There's something about the way "real" Brits speak in regular conversation that's different than the way Brit actors speak. I don't know exactly what it is. Maybe it's that all of the famous actors from England are all from the same town or something, and I've just gotten used to that regional dialect.

Generic south-eastern England accents are certainly more common in the media than accents of most other British regions. There are a lot of different British regional accents, and I bet few Americans are familiar with most or all of them.

For instance, the cities of Liverpool, Manchester, Sheffield, Stoke, and Birmingham are only a few dozen miles apart, but those five accents sound completely different. People's resolving power for accents usually depends very strongly on proximity to their place of birth: to me, a Yorkshire accent is a Yorkshire accent, but most Yorkshiremen can tell which part of Yorkshire a speaker comes from, and (allegedly) Yorkshire dalesmen can tell which valley.

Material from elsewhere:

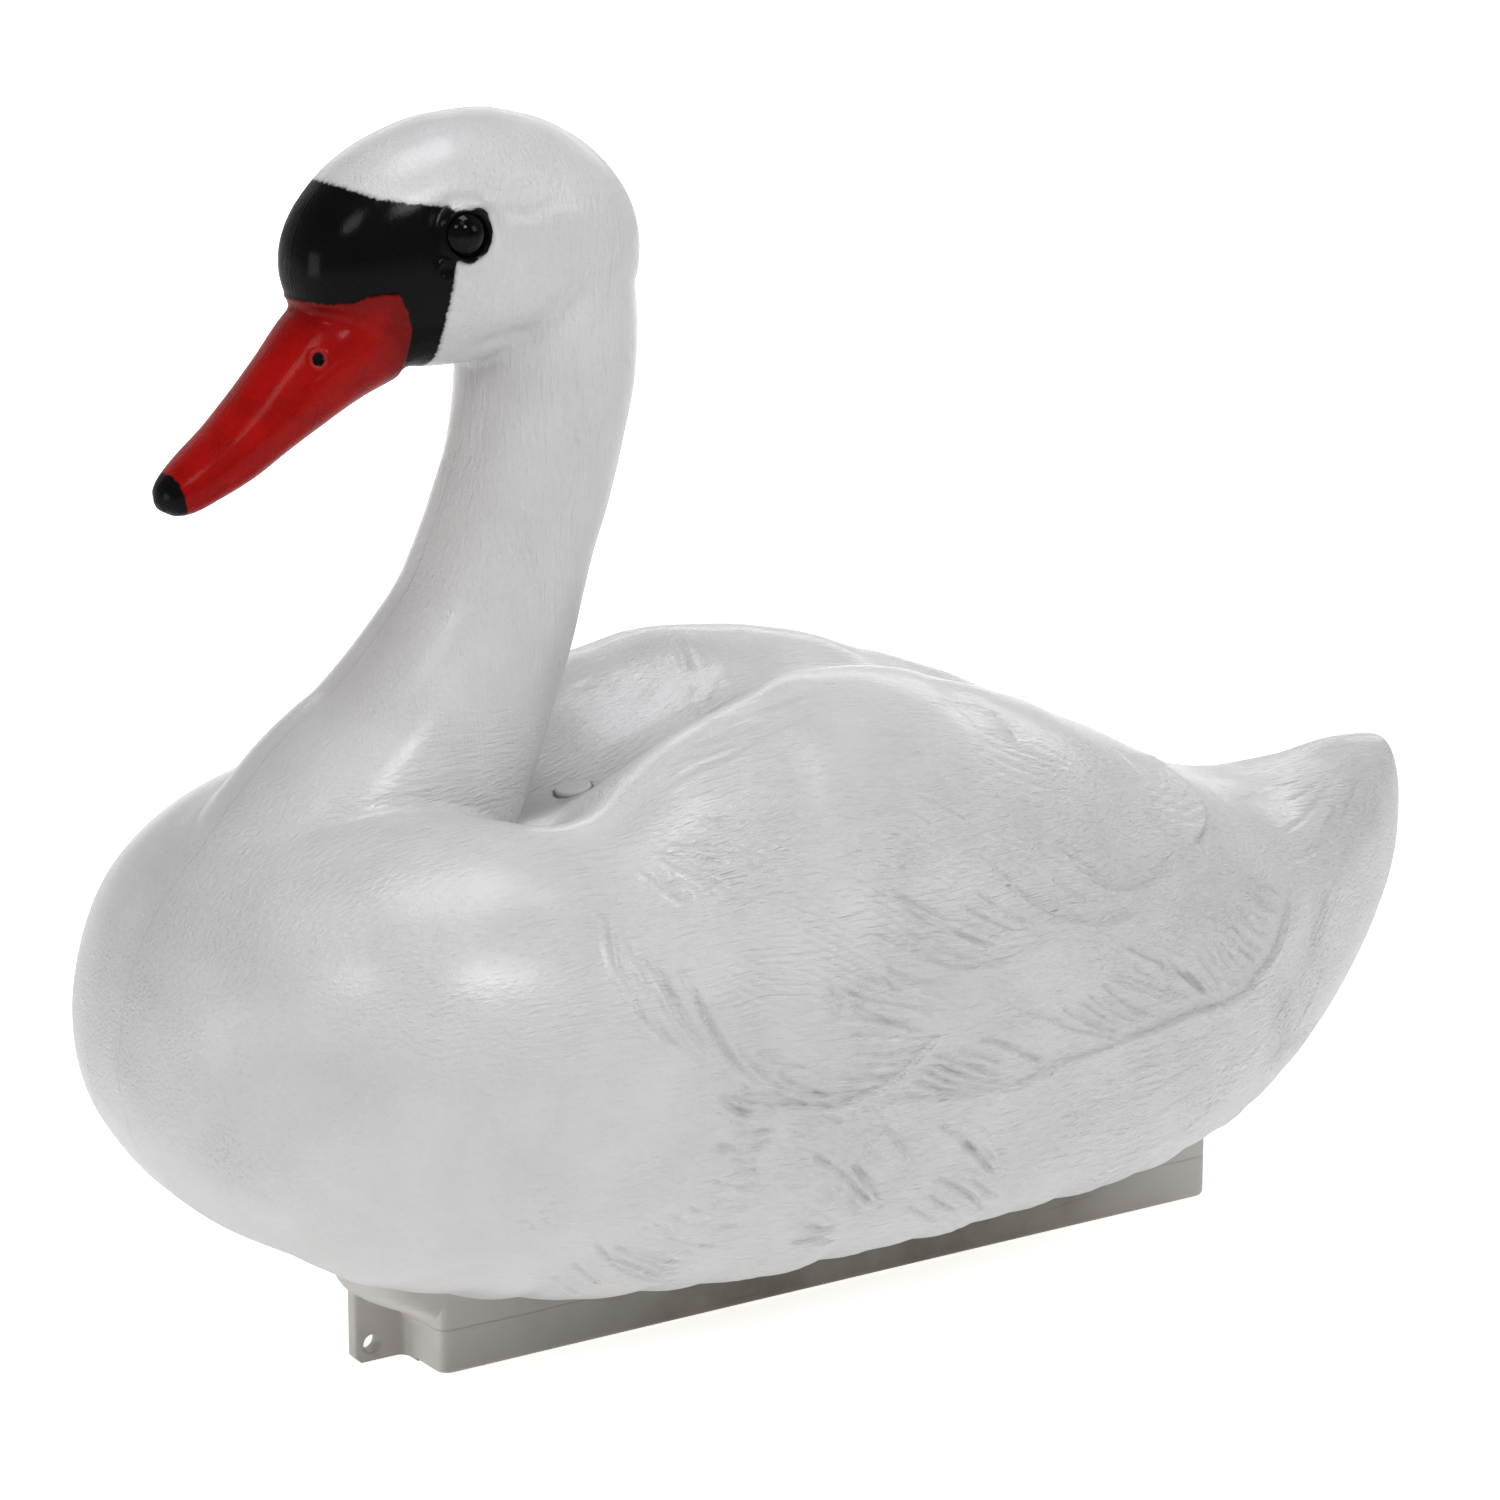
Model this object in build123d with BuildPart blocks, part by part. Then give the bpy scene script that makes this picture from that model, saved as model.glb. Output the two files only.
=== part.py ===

Perhaps someone should start a "Guide To British Regional Accents, With Examples From The Mass Media"...

But of course, none of that helps in dealing with mixed accents (for instance, mine: my parents are from Yorkshire and Surrey, I grew up near Stoke, then Manchester, and now live in Cambridge). Frankly, it's a wonder anyone can understand me: all my Northern friends say I've got an unmistakable Southern accent, and vice versa.

Do Americans perceive that kind of variety in US accents? I can tell a Texan accent, or a Deep South/New Orleans accent, or a strong New York accent ("Soiled them? I only just boight them!"), but almost everyone else just sounds "generic American" to me.